I hate spiders. I have always hated spiders.
Most of the time when I was growing up and I saw a spider in my room, I could convince my dad to come kill it for me, but once when I was 10, my dad was at work and my mom was unsympathetic when I asked her to come kill the spider I'd seen. She followed me into my room and I hoped that she was about to exterminate the arachnid. Instead she told me to kill it. I approached the spider on the wall, but began to whimper in fear as I approached it. When she raised her voice to demand that I smash it, the whimpers turned into tears and this simple task turned into a battle of wills. We argued for 20 minutes with me sobbing and her yelling. The spider seemed oblivious to the humans arguing over his fate. Eventually the pressure became too much, and I stunned and killed the spider with a shoe between sobs.

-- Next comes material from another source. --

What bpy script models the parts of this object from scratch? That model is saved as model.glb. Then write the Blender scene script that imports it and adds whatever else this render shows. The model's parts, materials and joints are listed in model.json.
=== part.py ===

That experience influenced the "live and let live" policy that I instituted when I moved into my first apartment. I saw very few spiders there, despite the fact that I lived on the ground floor, and I had no trouble letting those few spiders return to their dark homes after I saw them in my home. One night I was laying on my bed reading a book when movement out of the corner of my eye startled me. I looked over and realized that a spider had dropped off the ceiling onto my bedspread. I squealed and
leaped off the bed. At that moment I frantically wished for a roommate to come find the sneaky spider on my quilt. I armored up for the battle, putting on shoes and grabbing a handful of paper towels, and began the hunt.
My patience paid off when I found the spider on the carpet next to my bed. I grimaced and whined a little bit as I ground the paper towels on the spider's body. I stepped back once the job was done and took some deep breaths, trying to calm the adrenaline pumping through my body.
That was when I decided, it might be an unpleasant chore, but from now on I would kill all spiders that dared to enter my house.